Читаем Пушкин. Тютчев: Опыт имманентных рассмотрений полностью

Каждое репрезентативное стихотворение Тютчева, вплоть до миниатюры,[456] может быть описано как микрокосм, как завершенная в себе отдельностность…[457] Наверное, сам Тютчев ощущал свои стихи как лейбницевские монады или энтелехии. Герметический мир такого стихотворения, как «Видение» (1829), настолько непроницаем, что для его даже приблизительного комментария необходимо сильное интуитивное вторжение. «Горизонтальное» аналитическое прочтение с привлечением всего тютчевского контекста или поэтического текста ближних и дальних топосов, скорее всего, принесет общие результаты и поверхностные параллели, проскальзывая мимо цели. Разумеется, монографическое рассмотрение невозможно осуществить вне охвата «всего Тютчева», но направленность прямо на текст гораздо более результативна и экономична, потому что в стихотворениях, подобных «Видению», содержится тютчевский имманентный контекст. А уж сквозь него можно пройти к тютчевскому коду, к тому постоянному потенциалу как отпечатку надличностной энергетики, который спонтанно производит креативные извержения в виде стихотворных текстов. Такой «вертикальный» анализ кажется нам наиболее адекватным при подходе к «Видению», то есть через текст к коду.

В основе тютчевского кода предполагается первоначальное тождество бытия и сознания, нечто, именуемое С. Л. Франком как «ни-то-ни-другое».[458] Творческие интенции Тютчева, как правило, состоят в переводе этого тождества на более проясненную ступень: «и-то-и-другое».[459] Однако отделение одного от другого для Тютчева всегда проблемно, и его дифференциации и порывы обычно регрессируют к исходной точке. «Видение» рисует нам «портрет» внутреннего усилия поэта, реализуя космизированный образ самого тютчевского кода, где сначала из ничего возникает явленное чудо «колесницы мирозданья», которая, укатываясь в «святилище небес», оставляет после себя сгущенный хаос и беспамятство. Тем не менее внутри мучительной фрустрации есть пространство сновидений Музы и ее божественная тревога в предчувствии новых поэтических эманаций.

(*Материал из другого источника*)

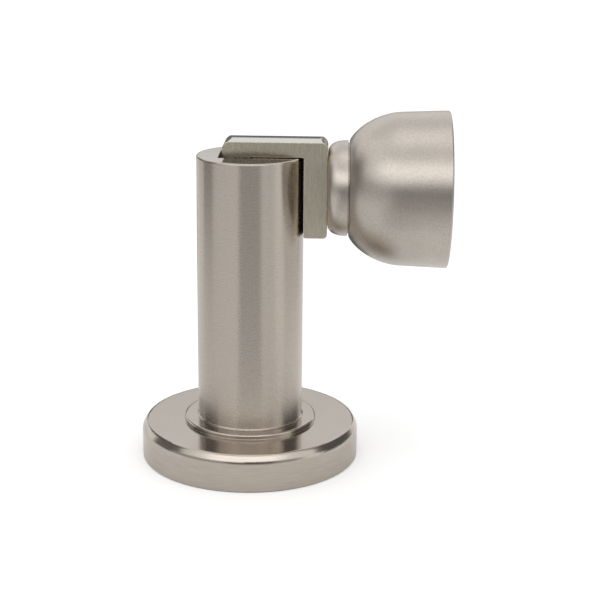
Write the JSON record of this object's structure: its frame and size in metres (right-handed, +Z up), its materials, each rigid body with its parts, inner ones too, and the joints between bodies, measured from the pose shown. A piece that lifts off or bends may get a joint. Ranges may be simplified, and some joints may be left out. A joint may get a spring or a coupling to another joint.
{
  "type": "magnetic door stop",
  "caption": "Floor-standing magnetic door stop: round bevelled base, turned post with a hinged L-shaped catch lever, and a bell-shaped magnet catch for the door.",
  "frame": {"origin": "centre of the base's underside, on the post's axis, at floor level", "axes": "+Z up the post, +X from the post towards the door"},
  "size_m": [0.0691, 0.05, 0.0807],
  "materials": {
    "satin_nickel": "satin nickel plate, finely turned",
    "brushed_nickel": "satin nickel plate, brushed round the post",
    "brushed_steel": "steel brushed along the leg",
    "pin_steel": "ground steel",
    "zinc_plated_steel": "dull zinc plate",
    "pearl_nickel": "bead-blasted pearl nickel plate",
    "magnet_nickel": "bright nickel coat"
  },
  "bodies": {
    "root": {"base_rose": "satin_nickel", "post": "brushed_nickel", "hinge_pin": "pin_steel", "fixing_plate": "zinc_plated_steel", "centre_bolt": "zinc_plated_steel", "lock_washer": "zinc_plated_steel", "lock_nut": "zinc_plated_steel"},
    "catch_lever": {"lever": "brushed_steel"},
    "door_catch": {"magnet_holder": "pearl_nickel", "magnet": "magnet_nickel", "back_iron": "zinc_plated_steel", "bell": "pearl_nickel", "stem_washer": "zinc_plated_steel", "stem_nut": "zinc_plated_steel", "door_plate": "zinc_plated_steel", "grub_screw": "zinc_plated_steel"}
  },
  "joints": [
    {"name": "lever_tilt", "type": "hinge", "parent": "root", "child": "catch_lever", "pos_m": [-0.0028, 0, 0.0687], "axis": [0, -1, 0], "range_deg": [0, 15]},
    {"name": "door_release", "type": "slide", "parent": "catch_lever", "child": "door_catch", "axis": [1, 0, 0], "range_m": [0, 0.05]}
  ]
}
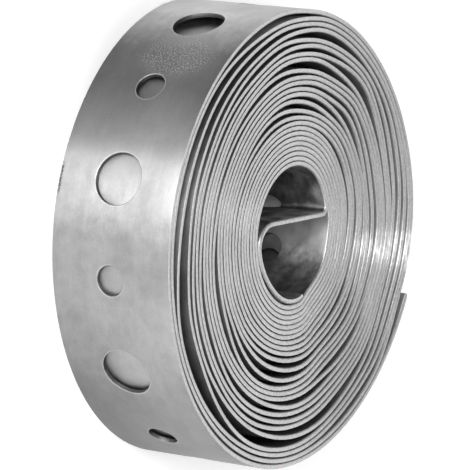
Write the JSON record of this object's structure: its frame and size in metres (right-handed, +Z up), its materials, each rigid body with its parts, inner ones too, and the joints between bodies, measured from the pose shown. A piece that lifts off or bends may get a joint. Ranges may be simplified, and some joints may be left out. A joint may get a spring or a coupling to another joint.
{
  "type": "roll of perforated metal strap",
  "caption": "Hand-wound roll of flat galvanised steel strap with alternating large and small holes, its inner end hooked across the bore.",
  "frame": {"origin": "on the floor below the middle of the roll, which lies on its end", "axes": "+Z up, along the axis of the roll; X and Y across it, with the hook of the inner end towards +X and the outer end of the strap between +X and -Y"},
  "size_m": [0.0672, 0.0678, 0.02],
  "materials": {
    "galvanised_steel": "satin"
  },
  "bodies": {
    "root": {"strap_coil": "galvanised_steel"}
  },
  "joints": []
}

В итоге «Видение» смотрится и читается как космическая гипербола креативного акта, косвенно восполняющая нам недостающую у Тютчева тему поэта и поэзии (нечто подобное можно усмотреть и в «Безумии», выстроенном как инверсия «Видения»).

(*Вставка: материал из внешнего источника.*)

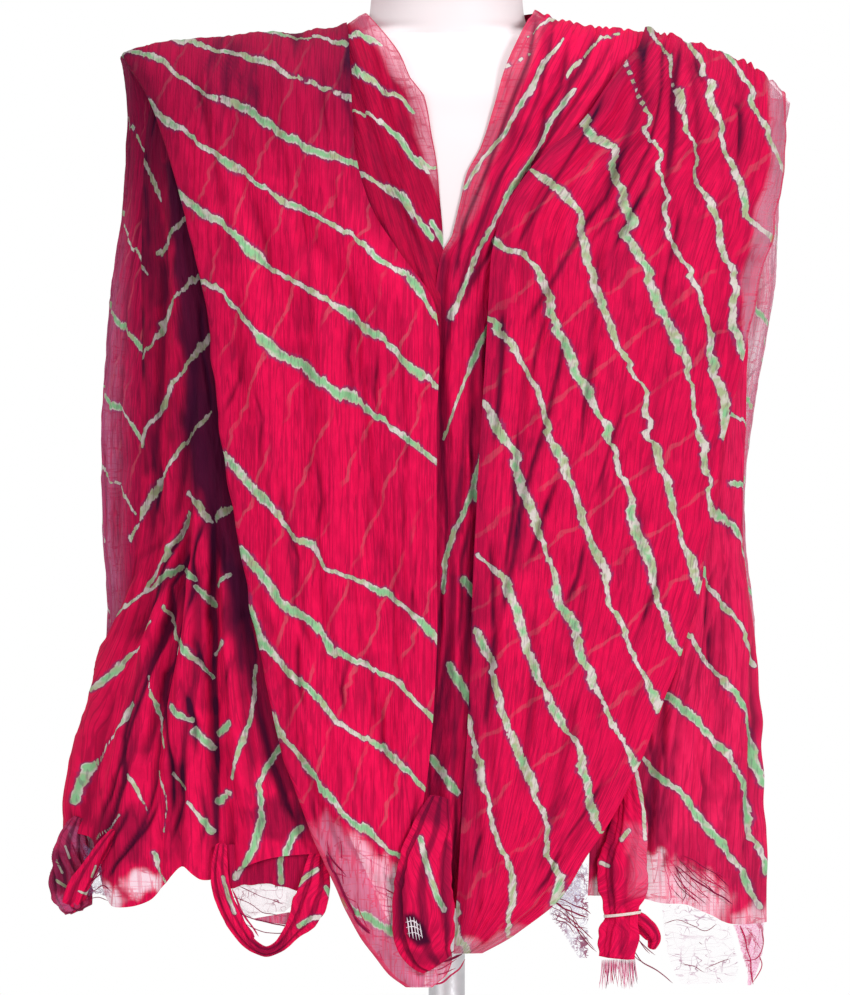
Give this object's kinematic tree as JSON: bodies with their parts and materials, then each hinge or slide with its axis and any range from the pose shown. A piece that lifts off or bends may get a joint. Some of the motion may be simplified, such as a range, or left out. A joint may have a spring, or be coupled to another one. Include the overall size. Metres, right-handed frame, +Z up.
{
  "type": "dupatta stole on a limbless dress form",
  "caption": "Leheriya dupatta stole draped over the shoulders of a limbless dress form, both ends falling down the front, on a round stand.",
  "frame": {"origin": "centre of the underside of the stand's round base", "axes": "+Z up, the front of the stole faces -Y, +X to the right of a viewer in front"},
  "size_m": [0.5058, 0.2653, 0.7513],
  "materials": {
    "silk": "crinkled tie-dyed silk, crimson with pale green and off-white stripes",
    "sheer_silk": "one sheer layer of the same silk, pink where light comes through",
    "net": "open, worn silk gauze at the hems, pale pink with darker threads",
    "tie": "off-white undyed thread",
    "form_skin": "smooth off-white satin shell",
    "stand_metal": "brushed metal pole and round base"
  },
  "bodies": {
    "root": {"front_panel_left": "silk", "front_panel_right": "silk", "neck_fold_left": "silk", "centre_fall": "silk", "side_fall_left": "silk", "side_fall_right": "silk", "side_wrap_left": "sheer_silk", "side_wrap_right": "sheer_silk", "back_fall": "silk", "hem_loop_left": "silk", "corner_bundle_left": "silk", "hem_curl_front": "silk", "tail_right": "silk", "tail_tie_right": "tie", "tail_fringe_right": "silk", "corner_net_right": "net", "hem_net_right": "net", "front_net_right": "net", "dress_form": "form_skin", "neck_cap": "form_skin", "stand_pole": "stand_metal", "stand_base": "stand_metal"}
  },
  "joints": []
}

Таким образом, в одном стихотворении обнаруживаются главные черты тютчевского мирообраза, которые многократно преображаются и мультиплицируются в корпусе его лирики: автономность, сжатость, особое качество безличности, связанное с остаточной недифференцированностью авторского лица от универсума. Это видно по отдельным штрихам из различных стихотворений. Разве знаменитая поэтическая формула Тютчева «Все во мне, и я во всем!», точнее, ее вторая часть, не является аналогом нашему заглавию? В известной степени является, но ни в коем случае не служит иллюстрацией к общему смыслу тютчевского творчества: наши термины не обобщения, но лишь инструмент поиска. В полустишии «я во всем», конечно, откликается «точка, распространяющаяся на все», но поэтический смысл его значительно сложнее. Он зависит от разливающегося сумрака в первых четырех стихах, от незримого полета мотылька, растворенного во тьме, – все это входит в поле души, жаждущей «вкусить уничтоженья». Возвращаясь к стиху «Все во мне, и я во всем!» в полном виде, заметим, что в его оксюморонной игре свернуто множество смыслов. Он выглядит так, как будто в нем сбалансировано гармонизированное тождество сознания и бытия. На самом деле стих говорит о напряженном промежуточном состоянии лирического лица, в котором сталкиваются противонаправленные векторы пространств и смыслов, колеблющихся и превращающихся друг в друга. Лирическая концентрация достигнута удвоением и взаимным инверсированием полустиший. Отметим здесь лишь одно из семантических последствий этого построения. Внутри сбалансированности наблюдается асимметричность: «я» равен «всему», но «все» не равно «я». Выражаясь иначе, даже будучи моей частью, мир превышает меня, и в моем соприкосновении с миром порой возникает «жизни некий преизбыток». Тютчева влечет этот избыток универсума, это предвестие катастроф, но в то же время такие высшие мгновения невыносимы для человека. Отнюдь не случайно перед «все во мне, и я во всем!» читаем «час тоски невыразимой!»: за взлеты души захочется «вкусить уничтоженья». Нечто подобное уже было у раннего Тютчева в «Проблеске»: «Как бы эфирною струею / По жилам небо протекло!» (I, 9). За этот ошеломительный образ вмещения безмерности в тесноту кровотока заплачено падением в «утомительные сны» (Ю. И. Левин такие траектории назвал основным сюжетом Тютчева[460]).